— start DATA IN THIS EXERCISE —

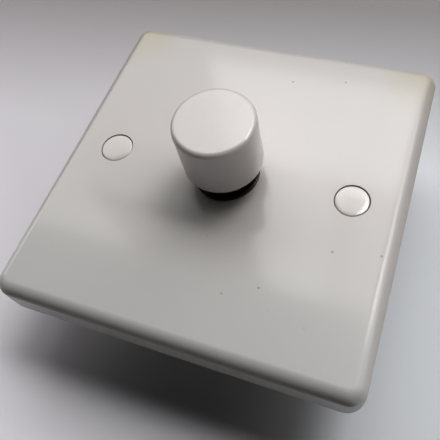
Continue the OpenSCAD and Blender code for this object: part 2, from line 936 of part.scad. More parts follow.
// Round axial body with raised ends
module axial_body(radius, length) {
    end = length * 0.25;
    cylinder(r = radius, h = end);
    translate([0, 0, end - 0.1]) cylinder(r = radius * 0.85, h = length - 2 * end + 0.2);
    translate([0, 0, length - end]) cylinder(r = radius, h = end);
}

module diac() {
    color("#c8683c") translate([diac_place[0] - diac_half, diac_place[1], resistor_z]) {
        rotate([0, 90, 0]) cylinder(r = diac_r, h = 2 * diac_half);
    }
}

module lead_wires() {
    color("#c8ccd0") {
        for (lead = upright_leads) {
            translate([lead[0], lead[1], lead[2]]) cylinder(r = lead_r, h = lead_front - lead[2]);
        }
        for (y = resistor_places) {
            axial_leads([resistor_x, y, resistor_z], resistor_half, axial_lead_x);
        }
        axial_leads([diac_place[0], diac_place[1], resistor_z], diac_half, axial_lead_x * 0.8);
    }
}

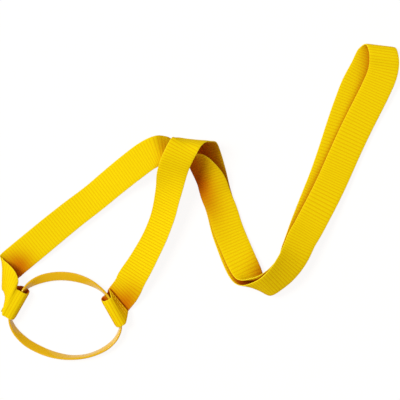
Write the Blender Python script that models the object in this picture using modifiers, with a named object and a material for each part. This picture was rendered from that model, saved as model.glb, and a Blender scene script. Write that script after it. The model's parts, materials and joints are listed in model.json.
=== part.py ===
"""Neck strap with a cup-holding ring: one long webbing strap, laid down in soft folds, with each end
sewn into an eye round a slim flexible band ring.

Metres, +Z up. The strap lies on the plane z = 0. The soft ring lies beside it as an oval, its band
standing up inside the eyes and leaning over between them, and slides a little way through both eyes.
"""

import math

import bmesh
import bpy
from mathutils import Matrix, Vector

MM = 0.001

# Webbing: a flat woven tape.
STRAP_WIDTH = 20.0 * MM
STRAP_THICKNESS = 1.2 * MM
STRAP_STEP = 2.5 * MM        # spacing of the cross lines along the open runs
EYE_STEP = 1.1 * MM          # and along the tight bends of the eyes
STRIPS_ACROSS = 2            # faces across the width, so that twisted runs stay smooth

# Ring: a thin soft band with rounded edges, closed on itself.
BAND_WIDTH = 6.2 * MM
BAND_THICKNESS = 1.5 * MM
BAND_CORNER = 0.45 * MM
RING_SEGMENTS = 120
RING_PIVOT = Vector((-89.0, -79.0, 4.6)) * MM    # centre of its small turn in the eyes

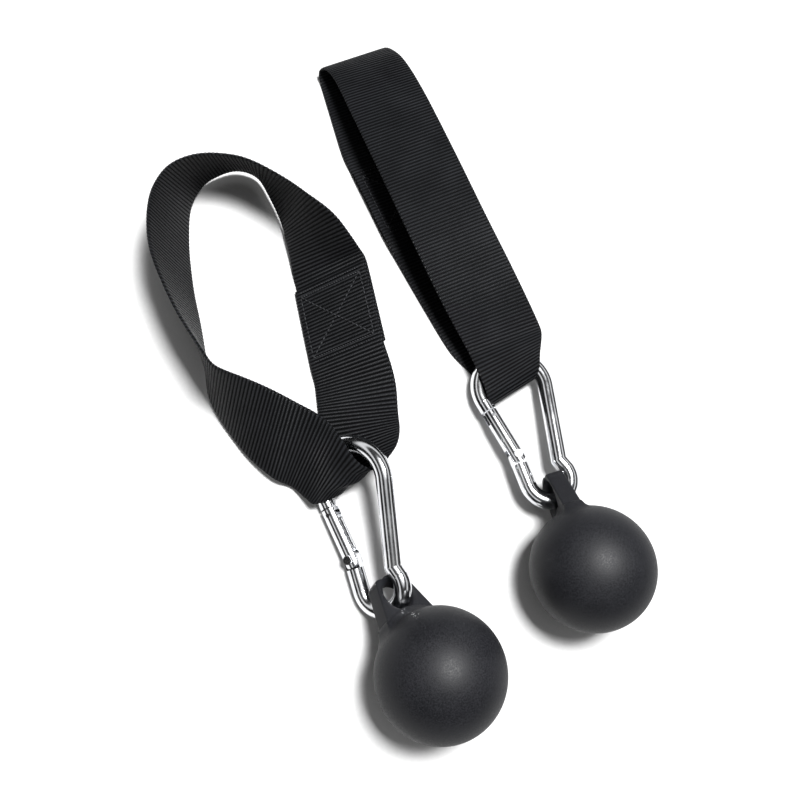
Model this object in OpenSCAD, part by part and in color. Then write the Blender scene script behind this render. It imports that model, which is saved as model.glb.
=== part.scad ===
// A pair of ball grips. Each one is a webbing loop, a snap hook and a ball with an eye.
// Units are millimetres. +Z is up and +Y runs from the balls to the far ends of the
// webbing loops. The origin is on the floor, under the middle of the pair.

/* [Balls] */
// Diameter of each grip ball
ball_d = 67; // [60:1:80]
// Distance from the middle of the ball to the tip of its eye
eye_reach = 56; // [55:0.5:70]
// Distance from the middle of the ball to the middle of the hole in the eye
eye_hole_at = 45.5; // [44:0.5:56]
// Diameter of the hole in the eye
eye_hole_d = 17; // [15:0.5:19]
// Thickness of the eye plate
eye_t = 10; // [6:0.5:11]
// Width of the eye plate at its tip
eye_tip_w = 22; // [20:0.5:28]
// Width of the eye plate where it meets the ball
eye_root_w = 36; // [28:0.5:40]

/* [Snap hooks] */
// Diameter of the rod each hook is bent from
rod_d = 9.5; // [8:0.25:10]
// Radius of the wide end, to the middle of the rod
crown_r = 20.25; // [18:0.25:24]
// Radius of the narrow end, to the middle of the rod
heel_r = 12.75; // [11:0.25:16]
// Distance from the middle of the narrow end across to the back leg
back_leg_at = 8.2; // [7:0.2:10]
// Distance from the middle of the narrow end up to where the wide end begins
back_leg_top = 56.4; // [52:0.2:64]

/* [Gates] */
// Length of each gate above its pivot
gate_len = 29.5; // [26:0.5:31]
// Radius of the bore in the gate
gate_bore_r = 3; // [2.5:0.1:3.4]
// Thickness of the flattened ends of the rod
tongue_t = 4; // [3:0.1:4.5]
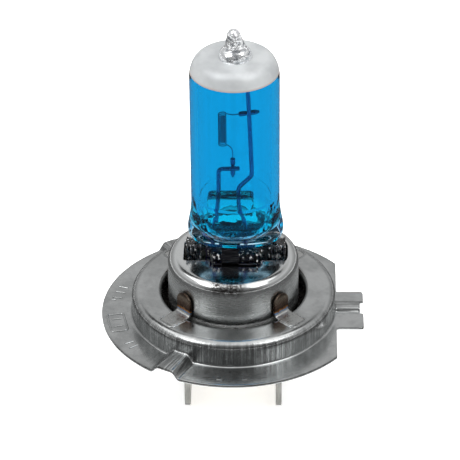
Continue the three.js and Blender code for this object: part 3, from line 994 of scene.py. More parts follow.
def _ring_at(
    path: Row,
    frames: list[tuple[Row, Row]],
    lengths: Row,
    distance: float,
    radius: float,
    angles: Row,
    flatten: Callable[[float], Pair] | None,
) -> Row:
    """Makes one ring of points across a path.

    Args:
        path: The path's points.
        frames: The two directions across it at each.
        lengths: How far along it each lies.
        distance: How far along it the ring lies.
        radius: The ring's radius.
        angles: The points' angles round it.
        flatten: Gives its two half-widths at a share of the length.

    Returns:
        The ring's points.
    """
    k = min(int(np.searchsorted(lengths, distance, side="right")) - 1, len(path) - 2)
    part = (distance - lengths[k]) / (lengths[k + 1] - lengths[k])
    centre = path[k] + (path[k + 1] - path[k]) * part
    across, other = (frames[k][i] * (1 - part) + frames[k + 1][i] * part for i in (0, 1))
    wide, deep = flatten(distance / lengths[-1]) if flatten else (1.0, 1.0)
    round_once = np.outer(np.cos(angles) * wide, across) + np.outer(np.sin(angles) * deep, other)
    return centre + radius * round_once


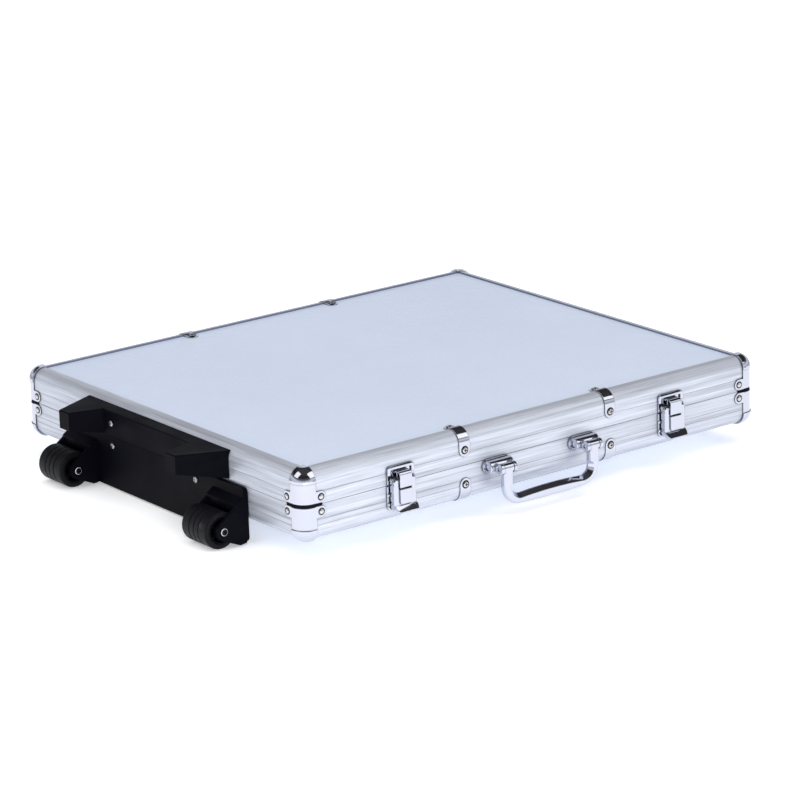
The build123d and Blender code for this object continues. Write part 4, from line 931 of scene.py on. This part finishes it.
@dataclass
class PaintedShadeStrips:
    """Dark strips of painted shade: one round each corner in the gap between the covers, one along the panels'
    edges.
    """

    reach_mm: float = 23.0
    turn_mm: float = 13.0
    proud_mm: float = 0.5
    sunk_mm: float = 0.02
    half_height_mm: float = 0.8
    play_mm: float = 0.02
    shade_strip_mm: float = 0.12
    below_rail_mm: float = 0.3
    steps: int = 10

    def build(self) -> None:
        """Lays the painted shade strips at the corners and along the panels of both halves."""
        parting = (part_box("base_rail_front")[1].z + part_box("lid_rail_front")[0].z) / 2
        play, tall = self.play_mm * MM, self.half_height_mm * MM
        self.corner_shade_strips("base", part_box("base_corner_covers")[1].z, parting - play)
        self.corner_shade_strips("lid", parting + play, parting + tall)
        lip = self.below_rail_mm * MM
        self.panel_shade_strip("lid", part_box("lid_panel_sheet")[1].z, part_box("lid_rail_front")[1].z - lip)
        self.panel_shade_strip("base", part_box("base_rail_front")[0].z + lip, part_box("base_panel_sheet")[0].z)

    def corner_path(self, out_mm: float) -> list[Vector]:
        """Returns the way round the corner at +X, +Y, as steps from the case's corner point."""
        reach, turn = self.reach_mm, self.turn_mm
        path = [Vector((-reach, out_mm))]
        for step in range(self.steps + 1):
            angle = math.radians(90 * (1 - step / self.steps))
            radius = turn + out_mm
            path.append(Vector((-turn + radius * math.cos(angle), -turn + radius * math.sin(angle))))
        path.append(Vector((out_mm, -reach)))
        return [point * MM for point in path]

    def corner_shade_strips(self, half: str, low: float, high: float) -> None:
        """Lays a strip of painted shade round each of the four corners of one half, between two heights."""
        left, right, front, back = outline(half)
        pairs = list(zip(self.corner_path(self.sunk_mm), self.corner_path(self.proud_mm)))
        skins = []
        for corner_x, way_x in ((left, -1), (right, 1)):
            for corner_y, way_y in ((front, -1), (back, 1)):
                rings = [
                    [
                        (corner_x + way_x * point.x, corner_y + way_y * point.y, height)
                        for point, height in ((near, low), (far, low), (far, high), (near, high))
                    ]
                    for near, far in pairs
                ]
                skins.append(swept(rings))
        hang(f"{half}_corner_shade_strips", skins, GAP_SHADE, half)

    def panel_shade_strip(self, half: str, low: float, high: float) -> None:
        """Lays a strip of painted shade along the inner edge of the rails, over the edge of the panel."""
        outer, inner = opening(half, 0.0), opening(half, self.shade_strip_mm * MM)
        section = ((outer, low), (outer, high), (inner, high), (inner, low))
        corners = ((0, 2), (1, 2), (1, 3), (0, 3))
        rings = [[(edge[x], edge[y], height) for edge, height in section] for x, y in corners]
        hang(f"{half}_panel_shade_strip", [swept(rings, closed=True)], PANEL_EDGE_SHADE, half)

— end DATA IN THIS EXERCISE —

:: WRITTEN INSTRUCTION ::
Copy out precisely the lines that begin at the line containing "The build123d and" and end at the line containing "steps: int = 10", including both; write nothing else.

:: SOLUTION ::
The build123d and Blender code for this object continues. Write part 4, from line 931 of scene.py on. This part finishes it.
@dataclass
class PaintedShadeStrips:
    """Dark strips of painted shade: one round each corner in the gap between the covers, one along the panels'
    edges.
    """

    reach_mm: float = 23.0
    turn_mm: float = 13.0
    proud_mm: float = 0.5
    sunk_mm: float = 0.02
    half_height_mm: float = 0.8
    play_mm: float = 0.02
    shade_strip_mm: float = 0.12
    below_rail_mm: float = 0.3
    steps: int = 10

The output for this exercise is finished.